→ **Supplied material**:
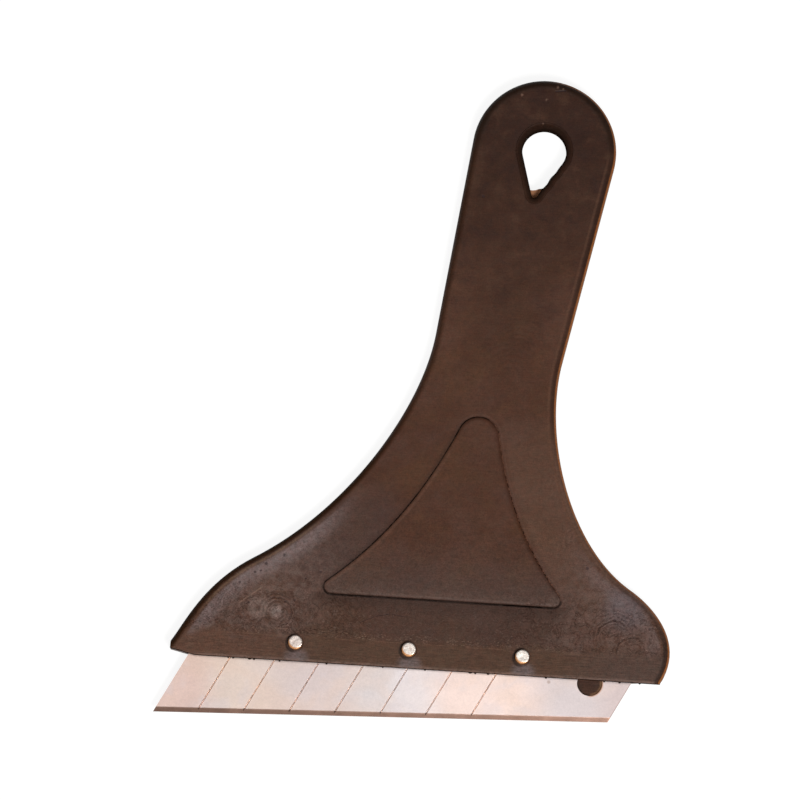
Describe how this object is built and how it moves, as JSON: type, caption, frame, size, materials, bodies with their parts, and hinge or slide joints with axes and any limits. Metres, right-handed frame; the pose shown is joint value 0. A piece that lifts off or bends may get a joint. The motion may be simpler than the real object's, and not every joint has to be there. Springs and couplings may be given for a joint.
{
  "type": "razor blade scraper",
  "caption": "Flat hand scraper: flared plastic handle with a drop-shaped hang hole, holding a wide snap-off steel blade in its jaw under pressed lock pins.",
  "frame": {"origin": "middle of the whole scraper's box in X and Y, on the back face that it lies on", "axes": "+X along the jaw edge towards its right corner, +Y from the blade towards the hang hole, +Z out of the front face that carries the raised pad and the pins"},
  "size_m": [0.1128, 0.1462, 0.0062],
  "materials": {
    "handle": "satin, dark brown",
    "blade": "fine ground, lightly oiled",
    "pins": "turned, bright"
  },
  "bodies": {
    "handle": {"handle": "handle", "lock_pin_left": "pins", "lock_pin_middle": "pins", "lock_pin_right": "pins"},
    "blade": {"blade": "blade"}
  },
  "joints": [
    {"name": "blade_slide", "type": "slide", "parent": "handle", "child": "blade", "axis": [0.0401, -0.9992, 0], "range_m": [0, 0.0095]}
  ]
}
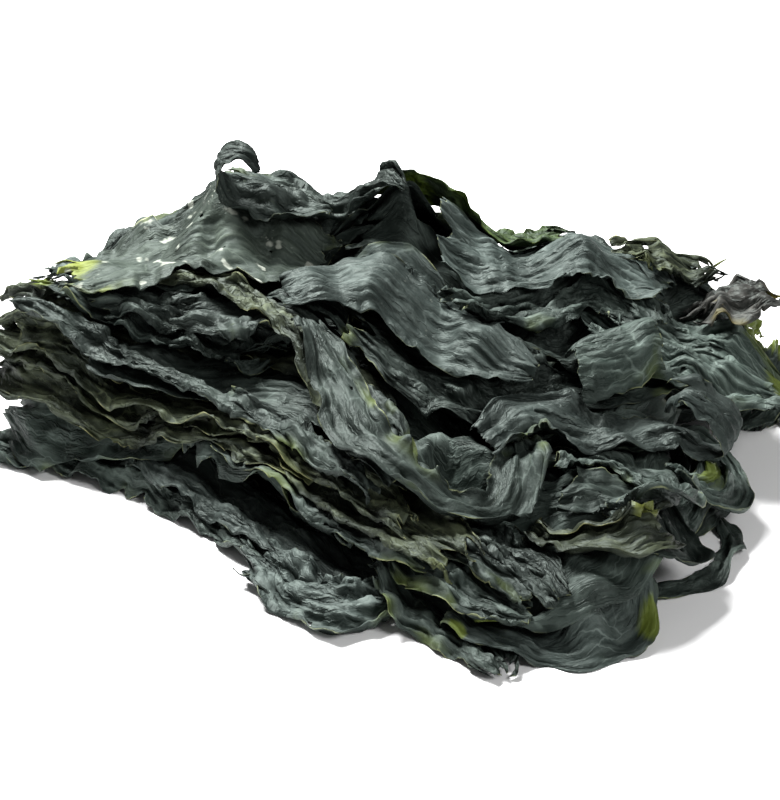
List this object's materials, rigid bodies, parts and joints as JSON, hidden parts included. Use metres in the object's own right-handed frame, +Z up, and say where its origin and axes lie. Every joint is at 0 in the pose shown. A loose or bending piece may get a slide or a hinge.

→ **What this task involves**:
Every line of the records that includes the word "joints" should be gathered.

→ **Output below**:
Describe how this object is built and how it moves, as JSON: type, caption, frame, size, materials, bodies with their parts, and hinge or slide joints with axes and any limits. Metres, right-handed frame; the pose shown is joint value 0. A piece that lifts off or bends may get a joint. The motion may be simpler than the real object's, and not every joint has to be there. Springs and couplings may be given for a joint.
  "joints": [
List this object's materials, rigid bodies, parts and joints as JSON, hidden parts included. Use metres in the object's own right-handed frame, +Z up, and say where its origin and axes lie. Every joint is at 0 in the pose shown. A loose or bending piece may get a slide or a hinge.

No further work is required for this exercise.